Derbi arifesinde, soranlara “Fenerbahçe daha şanslı” diyerek, o mealde yazı yazarak ümitlendirdiğim, daha doğrusu “henüz sönmemiş ümit kıvılcımlarını” yellediğim vatandaşlardan özür dilerim!..
Ben nereden bileyim böyle hayati bir maçta Fenerbahçe’nin performansını “çeyrek devreye” indireceğini.
Bir devre bile iyi idi... Herkes Mersin’e Fenerbahçe tersine; günden güne geriliyor arkadaşlar. Son maçta santradan sonra yere yatıp yorgunluk atacaklar herhalde!
* * *
Aldandım... Hocasından futbolcularına kadar hepsinin sorumluluk sahibi insanlar olduğunu sandım!
Karşında “normal” ligin çoktan şampiyon olmuş bir takımı var... Kader bir fırsat yaratmış ki, hiç hak etmediğin gibi kazanıp da şampiyonluğa ortak olma umudun belirmiş!
Maddi manevi her şey mevcut.
Eksik ne?
Onu yazıp mahkemelik olamam; siz tahmin edin.
* * *
Sadece beni değil, Başkan’ı da yanılttılar... Metris’e yaktıkları ağıtların yürekten geldiğini, samimi olduğunu düşündüm!
Bu iş sakalla, bıyıkla, romantik laflarla olmaz... Sahada göstereceksin “kendisi muhtaç-ı moral bir dedeyken, sana moral verenin” kıymetini bildiğini.
İkinci yarıya 10 salise geç başlayıp her hamlede 10 salise geç kalarak tamamlamayacaksın koskoca 90 dakikayı.
* * *
En kötüsü, fedakar ve vefakar Fenerbahçe seyircisi ile empati kuracakları vehmine kapıldım.
Ne gezer!
Devamını yazmayayım da hedef göstermiş olmayayım!
* * *
Kulübe bile ters köşeye yatırdı beni!.. Uzatılan kontratın, açık çek gibi güvenin, milyonlarca dolarlık ve milyonlarca yüreklik teslimiyetin fark yaratacağını tahmin ettim.

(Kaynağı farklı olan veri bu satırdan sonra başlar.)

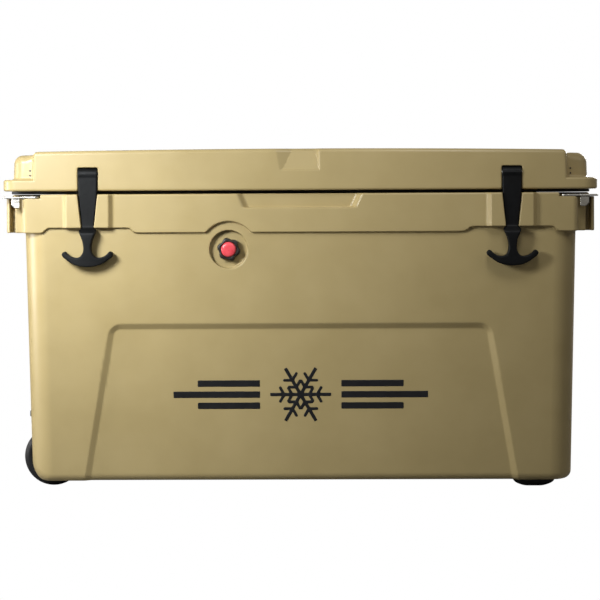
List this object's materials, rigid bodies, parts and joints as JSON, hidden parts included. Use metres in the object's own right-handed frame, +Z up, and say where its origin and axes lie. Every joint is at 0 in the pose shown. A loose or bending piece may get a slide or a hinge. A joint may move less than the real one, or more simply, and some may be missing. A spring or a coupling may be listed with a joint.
{
  "type": "cooler chest",
  "caption": "Long insulated cooler chest with a hinged lid, rubber T-latches, corner lock plates with bottle openers, a vent valve, end hand grips, and wheels at one end.",
  "frame": {"origin": "on the ground under the middle of the chest's overall box", "axes": "+X along the length, from the wheel end to the end with the feet; +Y from the front with the latches to the hinged back; +Z up"},
  "size_m": [0.904, 0.5068, 0.5175],
  "materials": {
    "tan_polyethylene": "satin",
    "insulation_foam": "matte",
    "stainless_steel": "satin",
    "zinc_plated_steel": "satin",
    "tyre_rubber": "matte",
    "black_rubber": "matte",
    "black_nylon": "satin",
    "red_plastic": "gloss"
  },
  "bodies": {
    "base": {"base_shell": "tan_polyethylene", "base_foam": "insulation_foam", "base_fill_plug_left": "tan_polyethylene", "base_fill_plug_right": "tan_polyethylene", "corner_plate_left": "stainless_steel", "corner_plate_right": "stainless_steel", "plate_screw_left_1": "stainless_steel", "plate_screw_left_2": "stainless_steel", "plate_screw_right_1": "stainless_steel", "plate_screw_right_2": "stainless_steel", "hinge_base_leaf_left": "black_nylon", "hinge_base_leaf_right": "black_nylon", "hinge_pin_left": "stainless_steel", "hinge_pin_right": "stainless_steel", "hinge_screw_base_left_1": "stainless_steel", "hinge_screw_base_left_2": "stainless_steel", "hinge_screw_base_right_1": "stainless_steel", "hinge_screw_base_right_2": "stainless_steel", "axle": "zinc_plated_steel", "axle_cap_front": "zinc_plated_steel", "axle_cap_rear": "zinc_plated_steel", "foot_front": "black_rubber", "foot_rear": "black_rubber", "foot_screw_front": "zinc_plated_steel", "foot_screw_rear": "zinc_plated_steel", "drain_bushing": "black_nylon", "drain_gasket": "black_rubber", "vent_body": "black_nylon", "vent_gasket": "black_rubber", "vent_nut": "black_nylon", "vent_spring": "stainless_steel"},
    "lid": {"lid_shell": "tan_polyethylene", "lid_foam": "insulation_foam", "lid_fill_plug_left": "tan_polyethylene", "lid_fill_plug_right": "tan_polyethylene", "lid_seal": "black_rubber", "hinge_lid_leaf_left": "black_nylon", "hinge_lid_leaf_right": "black_nylon", "hinge_screw_lid_left_1": "stainless_steel", "hinge_screw_lid_left_2": "stainless_steel", "hinge_screw_lid_right_1": "stainless_steel", "hinge_screw_lid_right_2": "stainless_steel", "latch_pin_left": "stainless_steel", "latch_pin_right": "stainless_steel"},
    "latch_left": {"latch_strap_left": "black_rubber"},
    "latch_right": {"latch_strap_right": "black_rubber"},
    "wheel_front": {"tyre_front": "tyre_rubber", "wheel_hub_front": "black_nylon"},
    "wheel_rear": {"tyre_rear": "tyre_rubber", "wheel_hub_rear": "black_nylon"},
    "vent_button": {"vent_button": "red_plastic"},
    "drain_plug": {"drain_plug": "black_nylon", "drain_plug_seal": "black_rubber"}
  },
  "joints": [
    {"name": "lid_hinge", "type": "hinge", "parent": "base", "child": "lid", "pos_m": [0, 0.2473, 0.452], "axis": [-1, 0, 0], "range_deg": [0, 100]},
    {"name": "latch_left_hinge", "type": "hinge", "parent": "lid", "child": "latch_left", "pos_m": [-0.321, -0.235, 0.4805], "axis": [-1, 0, 0], "range_deg": [0, 100], "deforming": ["latch_strap_left"]},
    {"name": "latch_right_hinge", "type": "hinge", "parent": "lid", "child": "latch_right", "pos_m": [0.321, -0.235, 0.4805], "axis": [-1, 0, 0], "range_deg": [0, 100], "deforming": ["latch_strap_right"]},
    {"name": "wheel_front_spin", "type": "hinge", "parent": "base", "child": "wheel_front", "pos_m": [-0.383, -0.173, 0.045], "axis": [0, 1, 0], "continuous": true},
    {"name": "wheel_rear_spin", "type": "hinge", "parent": "base", "child": "wheel_rear", "pos_m": [-0.383, 0.173, 0.045], "axis": [0, 1, 0], "continuous": true},
    {"name": "vent_button_press", "type": "slide", "parent": "base", "child": "vent_button", "axis": [0, 1, 0], "range_m": [0, 0.003], "stiffness_N_per_m": 400, "deforming": ["vent_spring"]},
    {"name": "drain_plug_turn", "type": "hinge", "parent": "base", "child": "drain_plug", "pos_m": [-0.42, -0.09, 0.102], "axis": [-1, 0, 0], "range_deg": [0, 720]}
  ]
}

Çeyrek devrelik takımın hocası, bir çeyrek arası özür dilemedi ama ben vazifemi yapayım:
Okurlardan özür diler, Fenerbahçe takımına teessüf ederim.
“Yeni” Fatih Terim
Diyebilirsiniz ki, “neredeyse şampiyon olmuş, en keskin rakibini deplasmanda 60 dakika boğmuş” takımın hocası tabi ki akide şekeri gibi cümleler kuracak, yarılan kaşının hesabını sormak bir yana, olgunluğun doruğunda “çelebi adamı” oynayacak!..
Haklı olabilirsiniz.
Tabi bahsettiğiniz Fatih Terim değilse!
Derbi öncesi ve sonrası “bildiğimiz” Fatih Terim’den beklenen neydi?
Gerginlikle motivasyonu arttırmak ve 91. dakikada şampiyonluk turu atamasa da bir iki laf çakmak!
O ne yaptı?
Maçtan önce ne farklı bir uygulama ne ekstra prim... Sanki özel maç yapacaklar Cumartesi.
Maçta hüzün ve sevinç belirtileri minimumda...
Sonrasında, bir santimle kurtulan gözünü gözümüze sokmadığı gibi mümkün olan en ufak bandajla çıktığı basın toplantısında rakibini ve rakip futbolcuları övmek de dahil, futbolu koruyan mesajlar da vermeyi içeren muhteşem bir basın toplantısı...
Ne neşeli ne mağrur. Tam ölçüsünde.
Sakın “işler yolunda” veya “bir daha gelecek Saraçoğlu’na” tespitleriyle gölgelemeyin Terim’in “yeni” tarzını.
Sevinin. Sevinelim.
Bu, futbolumuzun yaşadığı deli süreçte, sorumluluk sahibi bir teknik direktör ve yapıcı bir futbol adamının yaklaşımıdır ve en fanatik rakip tarafından bile tebrik edilmesi lazımdır.